▶ [Instructions for the task]:
Would it be possible to quote, exactly and in full, the lines from the one with "What three.js and" through the end of the entries below?

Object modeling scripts
* Begin *

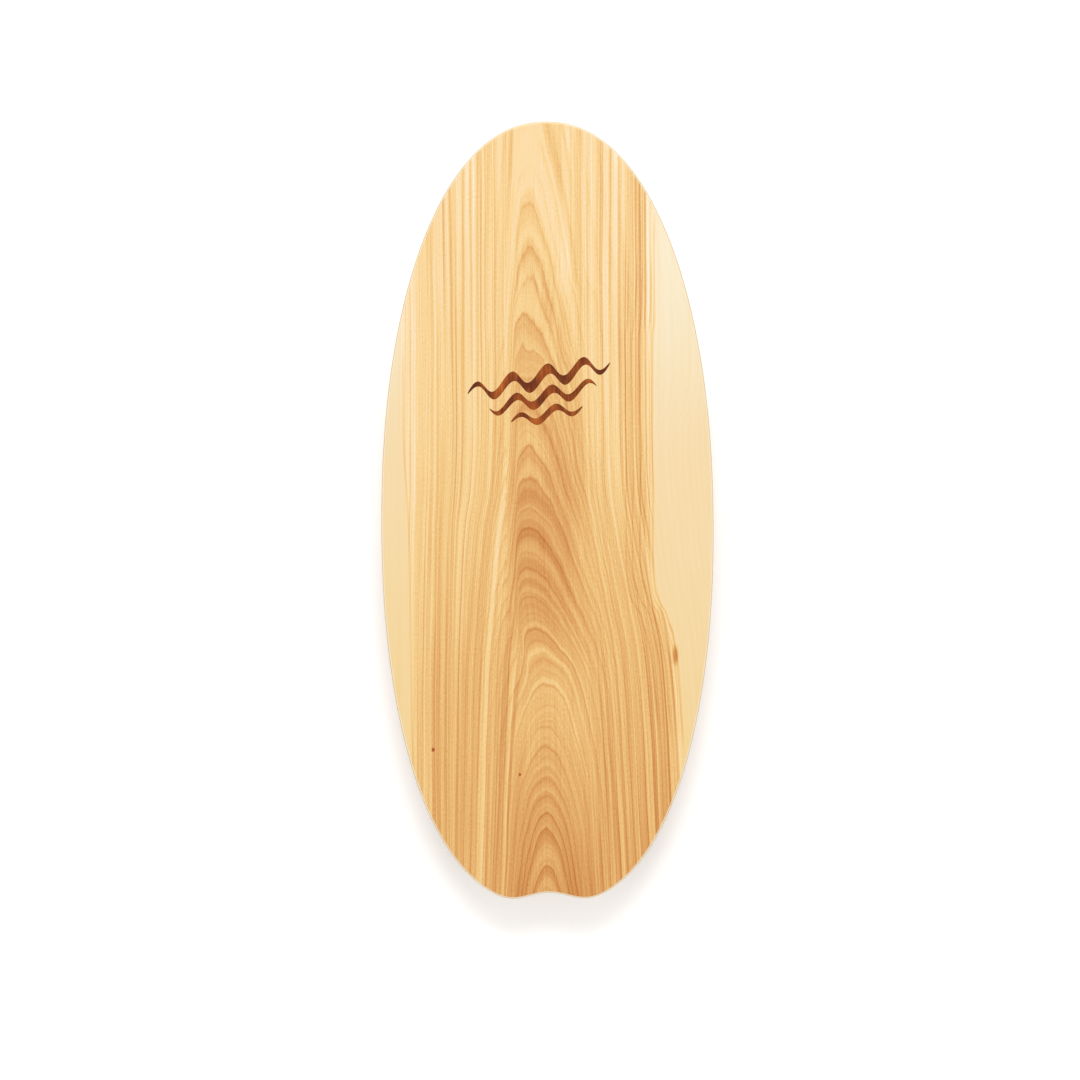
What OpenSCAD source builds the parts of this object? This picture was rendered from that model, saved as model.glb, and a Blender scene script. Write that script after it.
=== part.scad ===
// Roller balance board: an egg-shaped plywood deck with a shallow swallow tail,
// two stop rails under it, and a loose cork-covered roller that it rides on.
// Millimetres. +Z up, +Y towards the nose. The origin is on the floor, under the
// middle of the deck, where the roller stands when the deck is level.

/* [Deck outline] */
// Length of the deck, nose to tail lobes
deck_l = 800; // [740:5:860]
// Width of the deck at its widest point
deck_w = 342; // [300:2:380]
// How far the widest point lies behind the middle of the deck
widest_back = 18; // [0:1:40]
// Fullness of the nose curve, where 2 is a plain ellipse
nose_full = 2.16; // [2:0.02:2.4]
// Fullness of the tail curve across the deck
tail_full_x = 2.5; // [2:0.05:2.8]
// Fullness of the tail curve along the deck
tail_full_y = 2.1; // [2:0.05:2.4]
// Length that the tail curve would gain if the lobes didn't cut it
tail_trim = 6.5; // [4:0.5:12]
// Distance from the centre line to each tail lobe
lobe_x = 37.5; // [30:0.5:44]
// Depth of the dip between the tail lobes
notch_d = 6; // [0:0.5:10]
// Distance from the centre line at which the lobes run out into the tail curve
lobe_join_x = 62.5; // [56:0.5:72]

/* [Deck plies] */
// Thickness of the ash face and back veneers
veneer_t = 0.75; // [0.6:0.05:1]
// Thickness of each birch ply
ply_t = 1.5; // [1.3:0.05:1.6]
// Radius of the rounded edge on both faces
edge_r = 3; // [1:0.5:3.5]

/* [Engraved waves] */
// Length of the longest engraved wave, across the deck
wave_l = 150; // [120:2:170]
// Height of its crests above the middle of the stroke
wave_a = 7.5; // [5:0.5:8]
// Depth of the engraving
wave_d = 0.3; // [0.2:0.05:0.45]
// Slope at which the waves rise to the right, in degrees
wave_tilt = 12; // [0:1:20]
// Distance of the waves from the middle of the deck, towards the nose
wave_y = 116; // [80:1:140]

/* [Stop rails] */
// Length of each stop rail, across the deck
rail_l = 190; // [170:2:200]
// Width of each stop rail
rail_w = 26; // [24:1:30]
// Height of each stop rail under the deck
rail_h = 18; // [16:1:20]
// Distance from the middle of the deck to the middle of each rail
rail_y = 305; // [285:1:310]
// Radius along the lower edges of a rail
rail_r = 3; // [2:0.5:4]

/* [Fasteners and pads] */
// Distance between screws along a rail
screw_pitch = 70; // [60:1:74]
// Length of a wood screw
screw_l = 25; // [22:1:26]
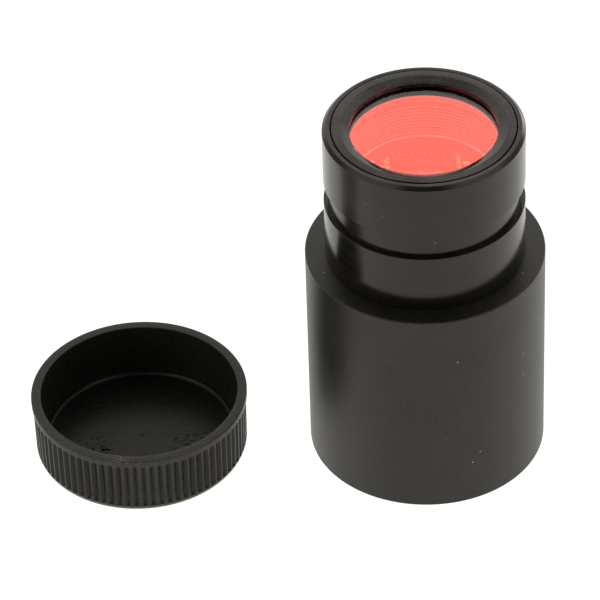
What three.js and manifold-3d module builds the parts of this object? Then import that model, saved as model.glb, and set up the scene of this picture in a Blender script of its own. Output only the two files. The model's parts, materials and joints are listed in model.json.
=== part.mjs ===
// Guide camera with a 1.25 inch barrel, and its dust cap lying upturned beside it.
// Millimetres, +Z up. The origin is the centre of the rear face, on the optical axis.
// The camera stands on its rear face and looks along +Z.
import * as THREE from 'three';
import { mergeVertices } from 'three/addons/utils/BufferGeometryUtils.js';
import Module from 'manifold-3d';

const wasm = await Module();
wasm.setup();

// ---------------------------------------------------------------- driving dimensions
const ROUND = 64;
const ROUND_INNER = 48;
const ROUND_SMALL = 12;
const WELD = 1e-4;
const REST = 0.05;
const CLEAR = 0.3;
const PAST = 1; // how far a cutting tool runs past the face that it cuts

const SHELL = { radius: 19.05, top: 38, wall: 1.75, plate: 3.5, mouth: 14.5, edge: 0.2 };
const SPIGOT = { radius: 15.95, depth: 0.4 };
const COVER = { radius: 17.55, thick: 2.2, seat: 2.5, recess: 17.85 };
const BARREL = { radius: 15.85, front: 61.95, chamfer: [0.59, 0.51], tail: 14.2, tailEnd: 31.2 };
const UNDERCUT = { ledge: 48.1, radius: 15.07, top: 52.2 };
const THROAT = { radius: 11.55, seat: 57, stop: 51.45, chamber: 13.2, cell: 14.6 };
const RING = { radius: 14.32, foot: 57.6, bore: 11.6, face: 13.08, dish: 0.59, seat: 12.9 };
const GLASS = { radius: 12.6, top: 60.75, thick: 1 };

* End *

▶ [Task answer]:
What three.js and manifold-3d module builds the parts of this object? Then import that model, saved as model.glb, and set up the scene of this picture in a Blender script of its own. Output only the two files. The model's parts, materials and joints are listed in model.json.
=== part.mjs ===
// Guide camera with a 1.25 inch barrel, and its dust cap lying upturned beside it.
// Millimetres, +Z up. The origin is the centre of the rear face, on the optical axis.
// The camera stands on its rear face and looks along +Z.
import * as THREE from 'three';
import { mergeVertices } from 'three/addons/utils/BufferGeometryUtils.js';
import Module from 'manifold-3d';

const wasm = await Module();
wasm.setup();

// ---------------------------------------------------------------- driving dimensions
const ROUND = 64;
const ROUND_INNER = 48;
const ROUND_SMALL = 12;
const WELD = 1e-4;
const REST = 0.05;
const CLEAR = 0.3;
const PAST = 1; // how far a cutting tool runs past the face that it cuts

const SHELL = { radius: 19.05, top: 38, wall: 1.75, plate: 3.5, mouth: 14.5, edge: 0.2 };
const SPIGOT = { radius: 15.95, depth: 0.4 };
const COVER = { radius: 17.55, thick: 2.2, seat: 2.5, recess: 17.85 };
const BARREL = { radius: 15.85, front: 61.95, chamfer: [0.59, 0.51], tail: 14.2, tailEnd: 31.2 };
const UNDERCUT = { ledge: 48.1, radius: 15.07, top: 52.2 };
const THROAT = { radius: 11.55, seat: 57, stop: 51.45, chamber: 13.2, cell: 14.6 };
const RING = { radius: 14.32, foot: 57.6, bore: 11.6, face: 13.08, dish: 0.59, seat: 12.9 };
const GLASS = { radius: 12.6, top: 60.75, thick: 1 };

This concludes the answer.